TASK GOAL: Exact repetition is required: output every record in full.

GIVEN DATA:

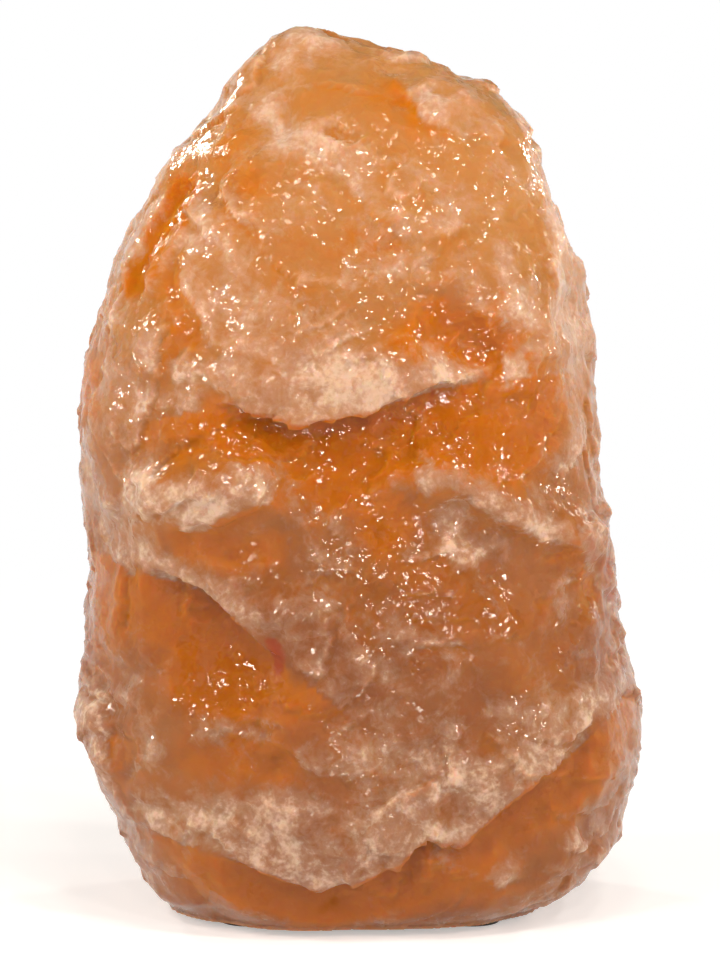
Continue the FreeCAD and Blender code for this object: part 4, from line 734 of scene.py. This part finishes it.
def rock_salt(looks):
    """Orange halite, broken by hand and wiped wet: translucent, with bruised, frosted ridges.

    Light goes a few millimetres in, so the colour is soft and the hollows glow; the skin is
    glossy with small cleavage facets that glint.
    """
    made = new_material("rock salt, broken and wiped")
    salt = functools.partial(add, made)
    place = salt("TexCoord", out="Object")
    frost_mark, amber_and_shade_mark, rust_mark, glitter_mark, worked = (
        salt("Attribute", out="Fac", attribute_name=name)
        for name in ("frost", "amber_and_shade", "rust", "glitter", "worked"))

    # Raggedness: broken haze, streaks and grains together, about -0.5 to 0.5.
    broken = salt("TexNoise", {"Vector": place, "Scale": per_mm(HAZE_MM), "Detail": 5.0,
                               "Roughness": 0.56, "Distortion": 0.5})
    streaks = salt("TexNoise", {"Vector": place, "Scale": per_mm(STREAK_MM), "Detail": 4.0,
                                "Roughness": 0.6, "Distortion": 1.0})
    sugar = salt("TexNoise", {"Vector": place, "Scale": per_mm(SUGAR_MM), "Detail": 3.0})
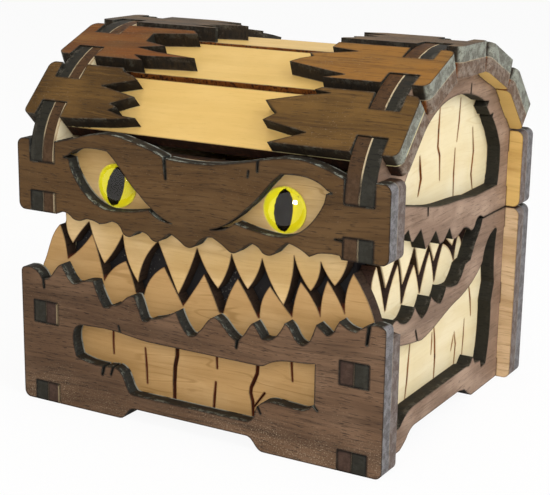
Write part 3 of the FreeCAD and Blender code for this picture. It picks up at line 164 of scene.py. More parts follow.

ANSWER TO THIS EXERCISE:
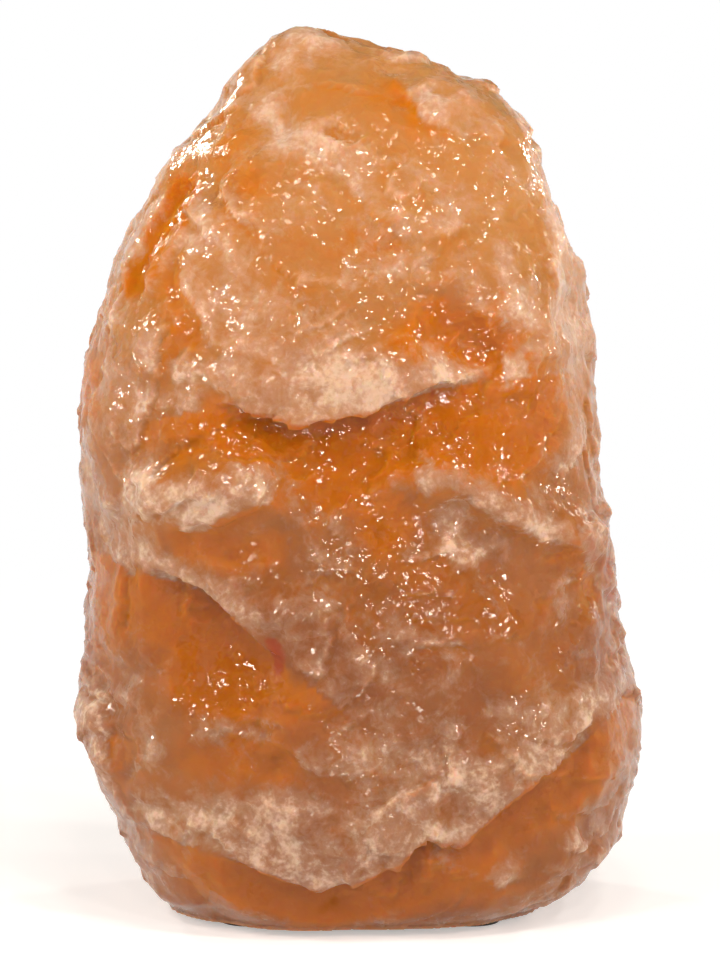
Continue the FreeCAD and Blender code for this object: part 4, from line 734 of scene.py. This part finishes it.
def rock_salt(looks):
    """Orange halite, broken by hand and wiped wet: translucent, with bruised, frosted ridges.

    Light goes a few millimetres in, so the colour is soft and the hollows glow; the skin is
    glossy with small cleavage facets that glint.
    """
    made = new_material("rock salt, broken and wiped")
    salt = functools.partial(add, made)
    place = salt("TexCoord", out="Object")
    frost_mark, amber_and_shade_mark, rust_mark, glitter_mark, worked = (
        salt("Attribute", out="Fac", attribute_name=name)
        for name in ("frost", "amber_and_shade", "rust", "glitter", "worked"))

    # Raggedness: broken haze, streaks and grains together, about -0.5 to 0.5.
    broken = salt("TexNoise", {"Vector": place, "Scale": per_mm(HAZE_MM), "Detail": 5.0,
                               "Roughness": 0.56, "Distortion": 0.5})
    streaks = salt("TexNoise", {"Vector": place, "Scale": per_mm(STREAK_MM), "Detail": 4.0,
                                "Roughness": 0.6, "Distortion": 1.0})
    sugar = salt("TexNoise", {"Vector": place, "Scale": per_mm(SUGAR_MM), "Detail": 3.0})
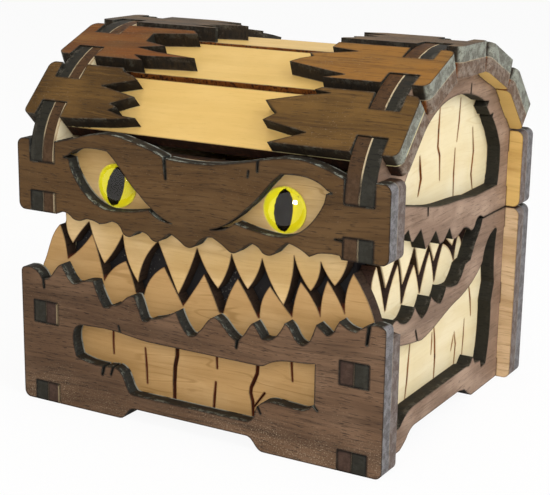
Write part 3 of the FreeCAD and Blender code for this picture. It picks up at line 164 of scene.py. More parts follow.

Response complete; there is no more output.